Repeat, exactly as written, every line from the one holding "becomes the origin" through the one holding "for corner in". Leave out all other lines.

■ **Dataset extract**
<<<<
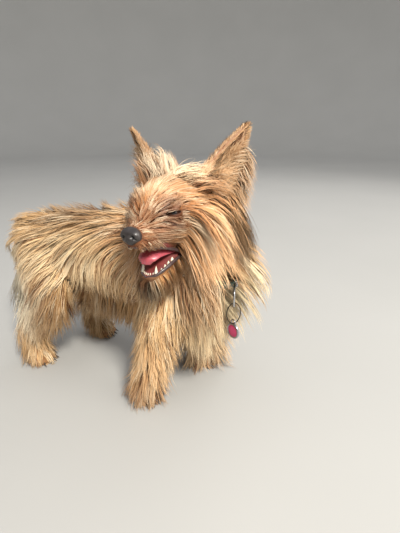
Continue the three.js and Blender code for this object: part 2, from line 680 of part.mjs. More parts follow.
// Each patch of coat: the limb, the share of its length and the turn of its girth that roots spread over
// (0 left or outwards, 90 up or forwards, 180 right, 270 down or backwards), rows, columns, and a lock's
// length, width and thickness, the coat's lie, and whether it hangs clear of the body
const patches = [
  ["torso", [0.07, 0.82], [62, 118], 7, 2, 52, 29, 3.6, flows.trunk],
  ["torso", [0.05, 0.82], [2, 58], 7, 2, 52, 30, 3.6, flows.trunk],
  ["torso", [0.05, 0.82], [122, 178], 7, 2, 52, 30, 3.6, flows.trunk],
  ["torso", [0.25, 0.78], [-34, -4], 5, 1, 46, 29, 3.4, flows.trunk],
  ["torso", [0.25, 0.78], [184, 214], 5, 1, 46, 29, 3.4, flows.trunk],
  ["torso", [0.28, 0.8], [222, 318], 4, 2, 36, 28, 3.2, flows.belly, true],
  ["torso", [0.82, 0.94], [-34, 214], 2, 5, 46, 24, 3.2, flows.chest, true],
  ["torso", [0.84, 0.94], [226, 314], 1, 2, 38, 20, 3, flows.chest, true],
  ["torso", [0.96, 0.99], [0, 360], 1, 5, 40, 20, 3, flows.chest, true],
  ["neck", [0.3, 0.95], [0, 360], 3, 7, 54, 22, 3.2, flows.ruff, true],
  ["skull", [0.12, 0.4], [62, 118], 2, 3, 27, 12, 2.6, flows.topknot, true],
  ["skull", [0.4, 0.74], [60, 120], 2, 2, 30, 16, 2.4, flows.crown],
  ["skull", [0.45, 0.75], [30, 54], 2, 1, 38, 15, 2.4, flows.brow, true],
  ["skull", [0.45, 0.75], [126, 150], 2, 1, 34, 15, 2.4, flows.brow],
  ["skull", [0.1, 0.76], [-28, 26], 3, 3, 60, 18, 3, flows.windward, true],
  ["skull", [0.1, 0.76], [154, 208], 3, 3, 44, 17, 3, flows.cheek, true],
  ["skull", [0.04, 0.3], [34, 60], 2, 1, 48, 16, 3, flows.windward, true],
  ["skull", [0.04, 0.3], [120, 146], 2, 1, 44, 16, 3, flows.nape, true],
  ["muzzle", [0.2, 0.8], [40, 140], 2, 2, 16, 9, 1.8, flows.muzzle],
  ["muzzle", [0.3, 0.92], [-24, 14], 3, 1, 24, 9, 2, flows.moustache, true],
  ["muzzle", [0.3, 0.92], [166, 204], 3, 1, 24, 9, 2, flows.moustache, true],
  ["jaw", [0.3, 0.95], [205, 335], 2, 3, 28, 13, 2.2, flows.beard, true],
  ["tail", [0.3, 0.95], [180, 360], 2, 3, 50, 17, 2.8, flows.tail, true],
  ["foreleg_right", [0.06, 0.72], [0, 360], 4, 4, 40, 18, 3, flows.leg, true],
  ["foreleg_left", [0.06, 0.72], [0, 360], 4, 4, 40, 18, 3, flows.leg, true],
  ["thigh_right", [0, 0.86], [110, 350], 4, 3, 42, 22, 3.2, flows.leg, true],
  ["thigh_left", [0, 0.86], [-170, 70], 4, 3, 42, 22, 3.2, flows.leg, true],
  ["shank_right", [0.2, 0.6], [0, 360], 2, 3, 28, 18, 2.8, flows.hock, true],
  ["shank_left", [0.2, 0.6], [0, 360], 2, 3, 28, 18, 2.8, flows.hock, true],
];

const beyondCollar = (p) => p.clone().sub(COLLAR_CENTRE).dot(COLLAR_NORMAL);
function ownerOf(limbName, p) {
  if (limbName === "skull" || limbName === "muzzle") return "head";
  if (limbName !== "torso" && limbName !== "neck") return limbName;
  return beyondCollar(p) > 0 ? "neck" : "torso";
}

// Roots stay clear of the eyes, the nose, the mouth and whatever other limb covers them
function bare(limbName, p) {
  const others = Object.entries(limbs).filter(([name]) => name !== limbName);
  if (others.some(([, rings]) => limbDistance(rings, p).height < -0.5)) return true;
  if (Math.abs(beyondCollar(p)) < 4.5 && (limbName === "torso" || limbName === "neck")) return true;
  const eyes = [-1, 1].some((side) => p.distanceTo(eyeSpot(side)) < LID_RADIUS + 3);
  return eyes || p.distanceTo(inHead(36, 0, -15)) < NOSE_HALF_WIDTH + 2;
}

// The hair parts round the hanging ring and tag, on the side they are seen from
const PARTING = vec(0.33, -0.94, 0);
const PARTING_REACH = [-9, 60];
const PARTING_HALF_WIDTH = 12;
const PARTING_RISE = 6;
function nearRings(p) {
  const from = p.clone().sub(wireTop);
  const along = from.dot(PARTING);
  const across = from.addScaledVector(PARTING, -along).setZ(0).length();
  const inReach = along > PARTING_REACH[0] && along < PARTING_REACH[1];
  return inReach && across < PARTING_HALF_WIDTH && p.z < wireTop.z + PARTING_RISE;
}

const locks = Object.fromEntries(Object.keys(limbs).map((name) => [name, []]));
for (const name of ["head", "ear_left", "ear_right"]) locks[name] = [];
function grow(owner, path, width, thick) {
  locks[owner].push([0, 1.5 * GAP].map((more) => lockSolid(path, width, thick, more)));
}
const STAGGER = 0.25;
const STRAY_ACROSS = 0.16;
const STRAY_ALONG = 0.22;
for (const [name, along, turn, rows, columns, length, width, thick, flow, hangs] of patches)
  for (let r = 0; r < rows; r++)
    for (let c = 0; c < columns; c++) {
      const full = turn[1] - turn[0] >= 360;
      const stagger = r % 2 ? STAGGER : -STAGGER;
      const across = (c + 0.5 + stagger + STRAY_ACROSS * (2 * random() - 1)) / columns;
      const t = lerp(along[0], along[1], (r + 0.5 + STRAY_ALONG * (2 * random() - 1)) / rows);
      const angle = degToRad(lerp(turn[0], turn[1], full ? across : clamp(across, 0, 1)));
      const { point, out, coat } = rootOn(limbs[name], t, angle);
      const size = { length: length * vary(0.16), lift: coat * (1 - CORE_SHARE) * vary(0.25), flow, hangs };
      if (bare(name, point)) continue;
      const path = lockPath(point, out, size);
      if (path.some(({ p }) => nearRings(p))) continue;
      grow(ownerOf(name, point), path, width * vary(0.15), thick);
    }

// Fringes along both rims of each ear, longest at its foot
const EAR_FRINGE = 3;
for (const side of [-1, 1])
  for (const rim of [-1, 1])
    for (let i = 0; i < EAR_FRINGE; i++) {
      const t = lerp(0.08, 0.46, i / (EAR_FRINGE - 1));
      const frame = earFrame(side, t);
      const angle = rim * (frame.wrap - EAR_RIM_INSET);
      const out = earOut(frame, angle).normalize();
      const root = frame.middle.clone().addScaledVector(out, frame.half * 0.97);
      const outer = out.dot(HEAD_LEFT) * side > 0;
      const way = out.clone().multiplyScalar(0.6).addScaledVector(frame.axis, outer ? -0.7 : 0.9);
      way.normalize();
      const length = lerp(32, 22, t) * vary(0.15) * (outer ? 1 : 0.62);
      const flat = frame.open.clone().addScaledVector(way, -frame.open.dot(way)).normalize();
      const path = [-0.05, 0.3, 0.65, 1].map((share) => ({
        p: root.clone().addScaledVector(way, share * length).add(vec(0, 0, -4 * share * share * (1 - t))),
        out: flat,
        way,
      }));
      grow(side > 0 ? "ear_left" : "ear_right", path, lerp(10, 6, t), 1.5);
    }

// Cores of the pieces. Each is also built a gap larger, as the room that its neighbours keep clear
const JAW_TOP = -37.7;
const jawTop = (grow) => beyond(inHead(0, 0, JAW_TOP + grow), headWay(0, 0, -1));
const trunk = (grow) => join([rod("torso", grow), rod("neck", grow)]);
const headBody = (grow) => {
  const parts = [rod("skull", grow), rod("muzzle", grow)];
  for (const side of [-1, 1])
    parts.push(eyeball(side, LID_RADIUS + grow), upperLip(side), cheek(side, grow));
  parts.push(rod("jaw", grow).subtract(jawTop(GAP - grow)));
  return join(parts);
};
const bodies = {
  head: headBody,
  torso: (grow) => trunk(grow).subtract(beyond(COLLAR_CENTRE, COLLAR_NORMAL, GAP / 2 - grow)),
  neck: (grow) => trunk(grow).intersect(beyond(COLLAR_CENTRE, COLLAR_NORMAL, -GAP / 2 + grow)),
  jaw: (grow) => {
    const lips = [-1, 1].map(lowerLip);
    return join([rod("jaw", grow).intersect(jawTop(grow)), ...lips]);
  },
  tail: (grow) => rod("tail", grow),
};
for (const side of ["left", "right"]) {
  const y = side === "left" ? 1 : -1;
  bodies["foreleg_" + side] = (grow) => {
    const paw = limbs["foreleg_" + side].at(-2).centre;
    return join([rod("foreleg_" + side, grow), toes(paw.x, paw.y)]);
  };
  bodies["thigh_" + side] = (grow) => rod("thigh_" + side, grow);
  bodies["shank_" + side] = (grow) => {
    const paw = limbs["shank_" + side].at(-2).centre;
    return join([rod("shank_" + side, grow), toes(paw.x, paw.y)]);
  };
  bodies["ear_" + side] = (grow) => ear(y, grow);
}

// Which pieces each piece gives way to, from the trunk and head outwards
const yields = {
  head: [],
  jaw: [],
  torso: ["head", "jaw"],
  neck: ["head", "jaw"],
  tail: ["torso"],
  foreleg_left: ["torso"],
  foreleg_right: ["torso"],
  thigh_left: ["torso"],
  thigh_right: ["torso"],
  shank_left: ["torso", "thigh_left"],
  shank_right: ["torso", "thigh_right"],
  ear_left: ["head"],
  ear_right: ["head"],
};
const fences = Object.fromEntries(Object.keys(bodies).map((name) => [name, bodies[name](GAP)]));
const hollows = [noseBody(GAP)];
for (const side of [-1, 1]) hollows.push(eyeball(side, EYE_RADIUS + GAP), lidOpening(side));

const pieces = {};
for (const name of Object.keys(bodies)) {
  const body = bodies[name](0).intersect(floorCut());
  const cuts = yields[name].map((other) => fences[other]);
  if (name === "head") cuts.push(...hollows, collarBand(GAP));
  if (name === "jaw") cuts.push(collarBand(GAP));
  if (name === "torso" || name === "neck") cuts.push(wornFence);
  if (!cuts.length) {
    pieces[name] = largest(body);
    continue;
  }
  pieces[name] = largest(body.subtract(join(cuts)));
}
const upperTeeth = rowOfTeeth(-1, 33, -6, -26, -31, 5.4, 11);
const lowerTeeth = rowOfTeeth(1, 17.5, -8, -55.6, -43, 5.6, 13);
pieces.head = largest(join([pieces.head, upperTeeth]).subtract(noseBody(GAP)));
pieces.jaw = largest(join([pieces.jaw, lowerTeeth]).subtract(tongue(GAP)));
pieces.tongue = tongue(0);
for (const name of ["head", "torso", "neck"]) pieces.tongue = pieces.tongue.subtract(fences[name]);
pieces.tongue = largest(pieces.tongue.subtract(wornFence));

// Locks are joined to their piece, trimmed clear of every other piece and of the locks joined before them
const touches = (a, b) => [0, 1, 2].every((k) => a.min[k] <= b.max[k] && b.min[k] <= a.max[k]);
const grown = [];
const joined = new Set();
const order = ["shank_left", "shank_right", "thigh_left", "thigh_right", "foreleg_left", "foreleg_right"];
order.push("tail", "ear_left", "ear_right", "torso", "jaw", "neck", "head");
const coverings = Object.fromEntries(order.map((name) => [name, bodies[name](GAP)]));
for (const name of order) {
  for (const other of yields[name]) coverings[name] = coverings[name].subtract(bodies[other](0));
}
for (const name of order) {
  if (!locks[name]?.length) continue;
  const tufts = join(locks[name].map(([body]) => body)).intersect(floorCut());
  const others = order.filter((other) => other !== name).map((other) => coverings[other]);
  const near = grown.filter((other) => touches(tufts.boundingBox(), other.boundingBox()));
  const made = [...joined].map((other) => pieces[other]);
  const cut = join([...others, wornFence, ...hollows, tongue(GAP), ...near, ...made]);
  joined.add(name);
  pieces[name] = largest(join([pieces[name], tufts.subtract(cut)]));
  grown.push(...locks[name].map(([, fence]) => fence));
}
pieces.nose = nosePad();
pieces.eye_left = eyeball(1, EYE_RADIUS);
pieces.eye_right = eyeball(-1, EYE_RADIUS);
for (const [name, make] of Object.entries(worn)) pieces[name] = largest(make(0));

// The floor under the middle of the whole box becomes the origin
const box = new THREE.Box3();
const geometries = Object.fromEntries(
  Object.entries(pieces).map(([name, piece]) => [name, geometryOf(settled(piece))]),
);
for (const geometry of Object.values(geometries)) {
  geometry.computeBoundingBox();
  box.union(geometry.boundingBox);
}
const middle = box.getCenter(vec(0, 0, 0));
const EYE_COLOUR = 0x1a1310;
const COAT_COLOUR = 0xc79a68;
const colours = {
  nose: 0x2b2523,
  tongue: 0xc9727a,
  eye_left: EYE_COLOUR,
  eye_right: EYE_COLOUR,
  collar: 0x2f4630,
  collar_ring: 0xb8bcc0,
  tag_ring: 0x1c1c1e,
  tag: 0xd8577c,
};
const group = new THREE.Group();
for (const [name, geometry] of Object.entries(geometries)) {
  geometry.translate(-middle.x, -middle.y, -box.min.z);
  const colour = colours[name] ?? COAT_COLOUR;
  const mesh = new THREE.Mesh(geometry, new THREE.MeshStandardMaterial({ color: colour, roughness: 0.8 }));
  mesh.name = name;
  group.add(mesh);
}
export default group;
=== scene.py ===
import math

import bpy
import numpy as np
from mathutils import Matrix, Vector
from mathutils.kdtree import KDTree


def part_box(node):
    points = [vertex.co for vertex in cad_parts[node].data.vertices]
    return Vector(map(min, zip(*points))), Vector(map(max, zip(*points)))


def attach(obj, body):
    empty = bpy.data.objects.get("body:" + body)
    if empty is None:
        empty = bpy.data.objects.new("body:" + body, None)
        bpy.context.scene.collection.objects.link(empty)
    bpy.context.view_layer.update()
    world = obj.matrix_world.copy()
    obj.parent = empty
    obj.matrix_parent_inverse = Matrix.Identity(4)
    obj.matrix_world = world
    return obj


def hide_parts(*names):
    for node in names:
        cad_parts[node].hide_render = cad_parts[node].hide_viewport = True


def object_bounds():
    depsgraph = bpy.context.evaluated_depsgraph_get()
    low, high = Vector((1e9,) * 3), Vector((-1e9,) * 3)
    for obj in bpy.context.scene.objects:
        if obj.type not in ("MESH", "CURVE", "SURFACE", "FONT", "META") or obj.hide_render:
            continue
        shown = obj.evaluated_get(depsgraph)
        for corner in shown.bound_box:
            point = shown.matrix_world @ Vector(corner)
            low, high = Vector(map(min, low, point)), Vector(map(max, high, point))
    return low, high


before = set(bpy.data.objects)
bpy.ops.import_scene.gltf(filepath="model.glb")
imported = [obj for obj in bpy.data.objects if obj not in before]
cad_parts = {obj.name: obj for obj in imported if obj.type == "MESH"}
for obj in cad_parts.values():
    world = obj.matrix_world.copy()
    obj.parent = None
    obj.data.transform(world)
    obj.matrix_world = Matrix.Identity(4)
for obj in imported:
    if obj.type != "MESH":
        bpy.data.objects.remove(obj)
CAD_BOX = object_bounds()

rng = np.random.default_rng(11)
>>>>
■ **Completed task**
// The floor under the middle of the whole box becomes the origin
const box = new THREE.Box3();
const geometries = Object.fromEntries(
  Object.entries(pieces).map(([name, piece]) => [name, geometryOf(settled(piece))]),
);
for (const geometry of Object.values(geometries)) {
  geometry.computeBoundingBox();
  box.union(geometry.boundingBox);
}
const middle = box.getCenter(vec(0, 0, 0));
const EYE_COLOUR = 0x1a1310;
const COAT_COLOUR = 0xc79a68;
const colours = {
  nose: 0x2b2523,
  tongue: 0xc9727a,
  eye_left: EYE_COLOUR,
  eye_right: EYE_COLOUR,
  collar: 0x2f4630,
  collar_ring: 0xb8bcc0,
  tag_ring: 0x1c1c1e,
  tag: 0xd8577c,
};
const group = new THREE.Group();
for (const [name, geometry] of Object.entries(geometries)) {
  geometry.translate(-middle.x, -middle.y, -box.min.z);
  const colour = colours[name] ?? COAT_COLOUR;
  const mesh = new THREE.Mesh(geometry, new THREE.MeshStandardMaterial({ color: colour, roughness: 0.8 }));
  mesh.name = name;
  group.add(mesh);
}
export default group;
=== scene.py ===
import math

import bpy
import numpy as np
from mathutils import Matrix, Vector
from mathutils.kdtree import KDTree


def part_box(node):
    points = [vertex.co for vertex in cad_parts[node].data.vertices]
    return Vector(map(min, zip(*points))), Vector(map(max, zip(*points)))


def attach(obj, body):
    empty = bpy.data.objects.get("body:" + body)
    if empty is None:
        empty = bpy.data.objects.new("body:" + body, None)
        bpy.context.scene.collection.objects.link(empty)
    bpy.context.view_layer.update()
    world = obj.matrix_world.copy()
    obj.parent = empty
    obj.matrix_parent_inverse = Matrix.Identity(4)
    obj.matrix_world = world
    return obj


def hide_parts(*names):
    for node in names:
        cad_parts[node].hide_render = cad_parts[node].hide_viewport = True


def object_bounds():
    depsgraph = bpy.context.evaluated_depsgraph_get()
    low, high = Vector((1e9,) * 3), Vector((-1e9,) * 3)
    for obj in bpy.context.scene.objects:
        if obj.type not in ("MESH", "CURVE", "SURFACE", "FONT", "META") or obj.hide_render:
            continue
        shown = obj.evaluated_get(depsgraph)
        for corner in shown.bound_box:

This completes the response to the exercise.